-- The problem --
Print out every line, exactly as written.

=== Information supplied ===

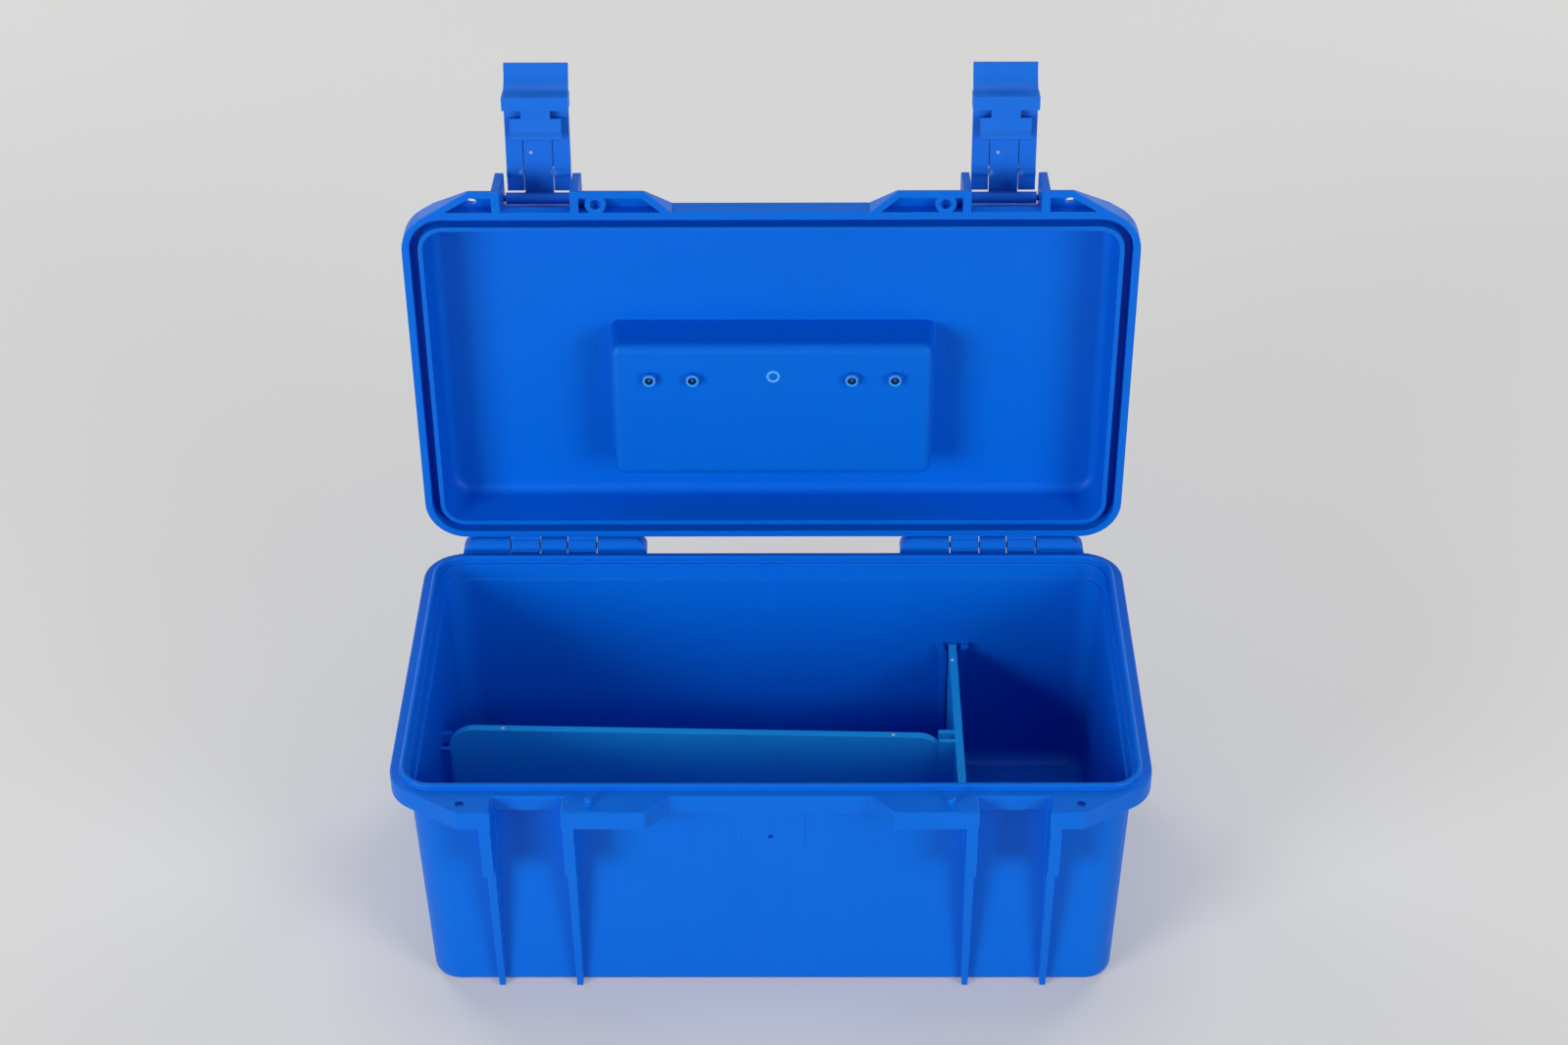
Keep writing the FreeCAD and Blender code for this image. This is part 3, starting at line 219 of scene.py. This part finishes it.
def moulded(name, colour, shade, grain, roughness, edge, scuffs=0.0, drag=0.0, spots=()):
    """Injection-moulded plastic: spark-eroded grain, faint flow shades, round edges, light scuffs.

    The mould's grain breaks the gloss into a soft sheen, and the cut edges of the mould leave
    a small round on every corner that catches the light; each corner is also painted a paler
    blue, a painted highlight. The drag is the upright streaks that a deep wall gets as it slides
    out of the mould. Each spot is a place, a radius and a colour.
    """
    material, tree = new_material(name)
    place = add(tree, "TexCoord").outputs["Object"]

    flow = add(tree, "TexNoise", {"Vector": place, "Scale": per_metre(FLOW_SIZE), "Detail": 3.0,
                                  "Roughness": 0.55})
    tint = add(tree, "Mix", {"Factor": flow.outputs[0], MIX_A: shade, MIX_B: colour},
               data_type="RGBA")
    grit = add(tree, "TexNoise", {"Vector": place, "Scale": per_metre(grain), "Detail": 2.0,
                                  "Roughness": 0.6})
    speckle = add(tree, "MapRange", {"Value": grit.outputs[0], **NOISE_SPAN,
                                     "To Min": 1 - SPECKLE, "To Max": 1 + SPECKLE})
    surface = add(tree, "VectorMath", {0: tint.outputs[MIX_RESULT], "Scale": speckle.outputs[0]},
                  operation="SCALE").outputs[0]
    if drag:
        pulled = add(tree, "Mapping", {"Vector": place,
                                       "Scale": [per_metre(size) for size in DRAG_SIZE]})
        streak = add(tree, "TexNoise", {"Vector": pulled.outputs[0], "Scale": 1.0, "Detail": 4.0,
                                        "Roughness": 0.6})
        shine = add(tree, "MapRange", {"Value": streak.outputs[0], **NOISE_SPAN,
                                       "To Min": 1 - drag, "To Max": 1 + drag})
        surface = add(tree, "VectorMath", {0: surface, "Scale": shine.outputs[0]},
                      operation="SCALE").outputs[0]
    for centre, radius, pale in spots:
        away = add(tree, "VectorMath", {0: place, 1: [c * MM for c in centre]},
                   operation="DISTANCE")
        fade = add(tree, "MapRange", {"Value": away.outputs["Value"],
                                      "From Min": SPOT_CORE * radius * MM,
                                      "From Max": radius * MM,
                                      "To Min": SPOT_STRENGTH, "To Max": 0.0})
        surface = add(tree, "Mix", {"Factor": fade.outputs[0], MIX_A: surface, MIX_B: pale},
                      data_type="RGBA").outputs[MIX_RESULT]

    wear = add(tree, "TexNoise", {"Vector": place, "Scale": per_metre(WEAR_SIZE), "Detail": 5.0,
                                  "Roughness": 0.7})
    sheen = add(tree, "MapRange", {"Value": wear.outputs[0], **WEAR_SPAN,
                                   "To Min": roughness - POLISH, "To Max": roughness + DULLNESS})
    rounding = add(tree, "Bevel", {"Radius": edge * MM}, samples=6)
    normal = add(tree, "Bump", {"Height": grit.outputs[0], "Normal": rounding.outputs[0],
                                "Strength": 0.12, "Distance": GRAIN_DEPTH * MM}).outputs[0]
    if scuffs:
        stretch = add(tree, "Mapping", {"Vector": place, "Rotation": SCUFF_TURN,
                                        "Scale": [per_metre(size) for size in SCUFF_SIZE]})
        lines = add(tree, "TexNoise", {"Vector": stretch.outputs[0], "Scale": 2.0, "Detail": 2.0})
        cut = add(tree, "MapRange", {"Value": lines.outputs[0], **SCUFF_SPAN})
        normal = add(tree, "Bump", {"Height": cut.outputs[0], "Normal": normal,
                                    "Strength": scuffs, "Distance": SCUFF_DEPTH * MM},
                     invert=True).outputs[0]

    # Painted highlight: the colour turns paler on the corners, where the rounded normal leaves the
    # flat one.
    flat = add(tree, "NewGeometry").outputs["True Normal"]
    level = add(tree, "VectorMath", {0: rounding.outputs[0], 1: flat}, operation="DOT_PRODUCT")
    corner = add(tree, "MapRange", {"Value": level.outputs["Value"], "From Min": EDGE_START,
                                    "From Max": EDGE_FULL, "To Max": EDGE_HIGHLIGHT})
    edged = add(tree, "Mix", {"Factor": corner.outputs[0], MIX_A: surface,
                              MIX_B: linear(EDGE_HIGHLIGHT_COLOUR)}, data_type="RGBA")
    shader = add(tree, "BsdfPrincipled", {"Base Color": edged.outputs[MIX_RESULT],
                                          "Roughness": sheen.outputs[0], "Normal": normal,
                                          "IOR": PLASTIC_IOR,
                                          "Specular IOR Level": PLASTIC_SHEEN})
    add(tree, "OutputMaterial", {"Surface": shader.outputs[0]})
    return material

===

-- Result --
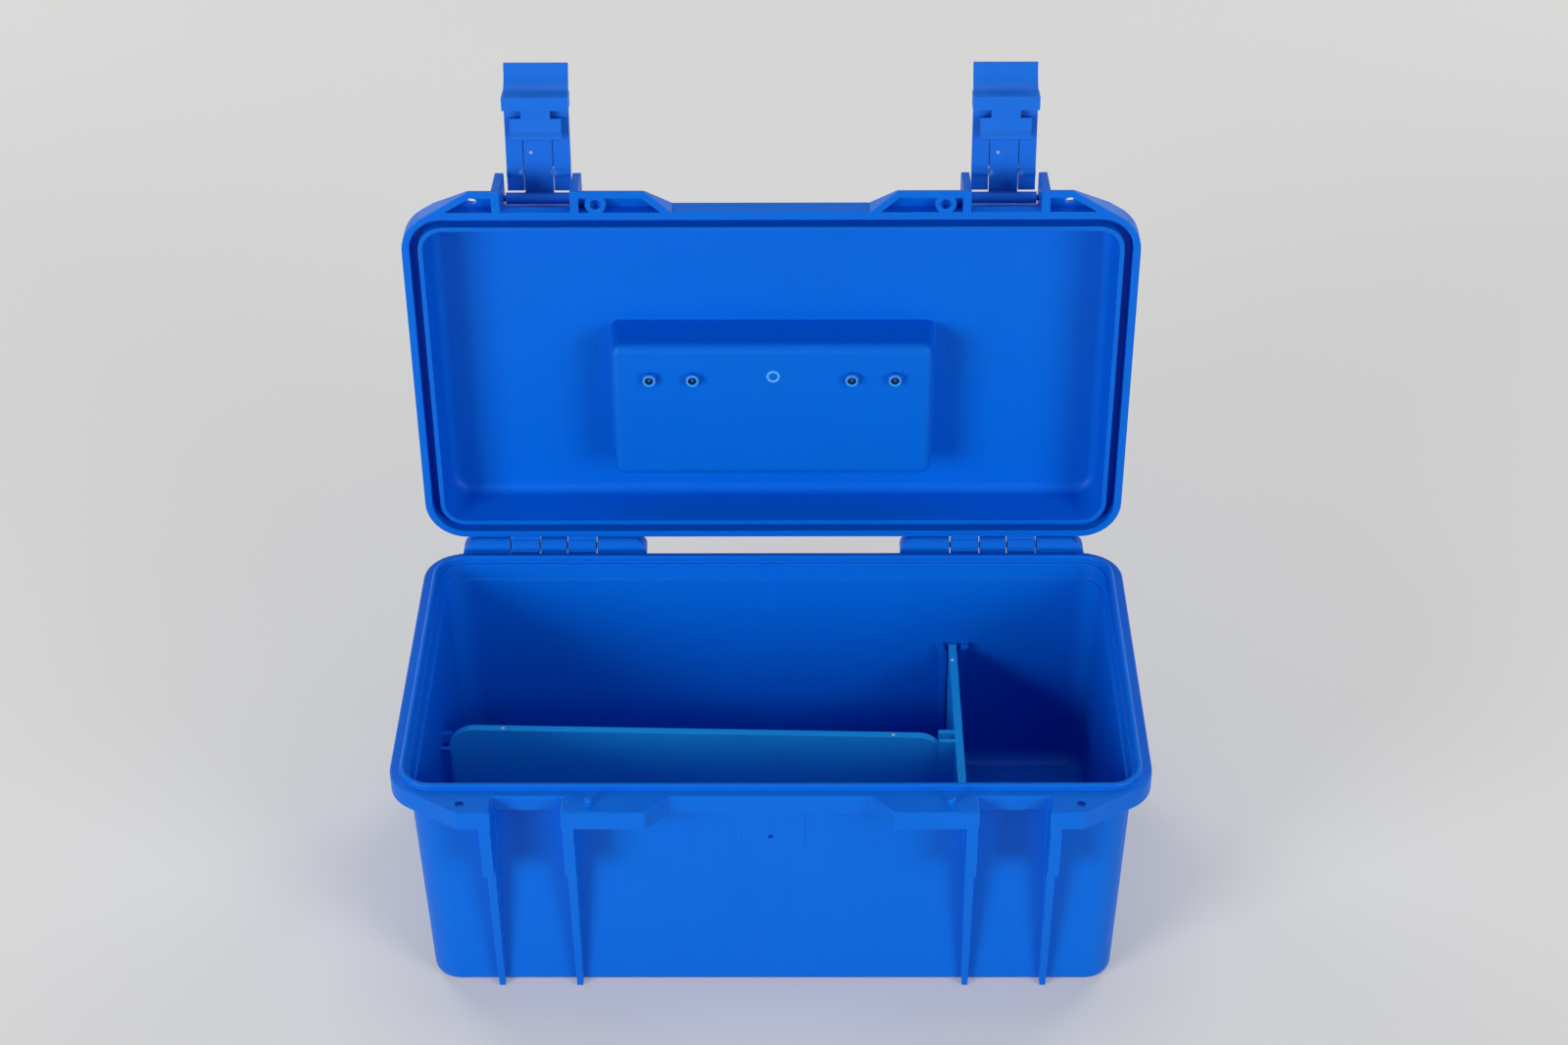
Keep writing the FreeCAD and Blender code for this image. This is part 3, starting at line 219 of scene.py. This part finishes it.
def moulded(name, colour, shade, grain, roughness, edge, scuffs=0.0, drag=0.0, spots=()):
    """Injection-moulded plastic: spark-eroded grain, faint flow shades, round edges, light scuffs.

    The mould's grain breaks the gloss into a soft sheen, and the cut edges of the mould leave
    a small round on every corner that catches the light; each corner is also painted a paler
    blue, a painted highlight. The drag is the upright streaks that a deep wall gets as it slides
    out of the mould. Each spot is a place, a radius and a colour.
    """
    material, tree = new_material(name)
    place = add(tree, "TexCoord").outputs["Object"]

    flow = add(tree, "TexNoise", {"Vector": place, "Scale": per_metre(FLOW_SIZE), "Detail": 3.0,
                                  "Roughness": 0.55})
    tint = add(tree, "Mix", {"Factor": flow.outputs[0], MIX_A: shade, MIX_B: colour},
               data_type="RGBA")
    grit = add(tree, "TexNoise", {"Vector": place, "Scale": per_metre(grain), "Detail": 2.0,
                                  "Roughness": 0.6})
    speckle = add(tree, "MapRange", {"Value": grit.outputs[0], **NOISE_SPAN,
                                     "To Min": 1 - SPECKLE, "To Max": 1 + SPECKLE})
    surface = add(tree, "VectorMath", {0: tint.outputs[MIX_RESULT], "Scale": speckle.outputs[0]},
                  operation="SCALE").outputs[0]
    if drag:
        pulled = add(tree, "Mapping", {"Vector": place,
                                       "Scale": [per_metre(size) for size in DRAG_SIZE]})
        streak = add(tree, "TexNoise", {"Vector": pulled.outputs[0], "Scale": 1.0, "Detail": 4.0,
                                        "Roughness": 0.6})
        shine = add(tree, "MapRange", {"Value": streak.outputs[0], **NOISE_SPAN,
                                       "To Min": 1 - drag, "To Max": 1 + drag})
        surface = add(tree, "VectorMath", {0: surface, "Scale": shine.outputs[0]},
                      operation="SCALE").outputs[0]
    for centre, radius, pale in spots:
        away = add(tree, "VectorMath", {0: place, 1: [c * MM for c in centre]},
                   operation="DISTANCE")
        fade = add(tree, "MapRange", {"Value": away.outputs["Value"],
                                      "From Min": SPOT_CORE * radius * MM,
                                      "From Max": radius * MM,
                                      "To Min": SPOT_STRENGTH, "To Max": 0.0})
        surface = add(tree, "Mix", {"Factor": fade.outputs[0], MIX_A: surface, MIX_B: pale},
                      data_type="RGBA").outputs[MIX_RESULT]

    wear = add(tree, "TexNoise", {"Vector": place, "Scale": per_metre(WEAR_SIZE), "Detail": 5.0,
                                  "Roughness": 0.7})
    sheen = add(tree, "MapRange", {"Value": wear.outputs[0], **WEAR_SPAN,
                                   "To Min": roughness - POLISH, "To Max": roughness + DULLNESS})
    rounding = add(tree, "Bevel", {"Radius": edge * MM}, samples=6)
    normal = add(tree, "Bump", {"Height": grit.outputs[0], "Normal": rounding.outputs[0],
                                "Strength": 0.12, "Distance": GRAIN_DEPTH * MM}).outputs[0]
    if scuffs:
        stretch = add(tree, "Mapping", {"Vector": place, "Rotation": SCUFF_TURN,
                                        "Scale": [per_metre(size) for size in SCUFF_SIZE]})
        lines = add(tree, "TexNoise", {"Vector": stretch.outputs[0], "Scale": 2.0, "Detail": 2.0})
        cut = add(tree, "MapRange", {"Value": lines.outputs[0], **SCUFF_SPAN})
        normal = add(tree, "Bump", {"Height": cut.outputs[0], "Normal": normal,
                                    "Strength": scuffs, "Distance": SCUFF_DEPTH * MM},
                     invert=True).outputs[0]

    # Painted highlight: the colour turns paler on the corners, where the rounded normal leaves the
    # flat one.
    flat = add(tree, "NewGeometry").outputs["True Normal"]
    level = add(tree, "VectorMath", {0: rounding.outputs[0], 1: flat}, operation="DOT_PRODUCT")
    corner = add(tree, "MapRange", {"Value": level.outputs["Value"], "From Min": EDGE_START,
                                    "From Max": EDGE_FULL, "To Max": EDGE_HIGHLIGHT})
    edged = add(tree, "Mix", {"Factor": corner.outputs[0], MIX_A: surface,
                              MIX_B: linear(EDGE_HIGHLIGHT_COLOUR)}, data_type="RGBA")
    shader = add(tree, "BsdfPrincipled", {"Base Color": edged.outputs[MIX_RESULT],
                                          "Roughness": sheen.outputs[0], "Normal": normal,
                                          "IOR": PLASTIC_IOR,
                                          "Specular IOR Level": PLASTIC_SHEEN})
    add(tree, "OutputMaterial", {"Surface": shader.outputs[0]})
    return material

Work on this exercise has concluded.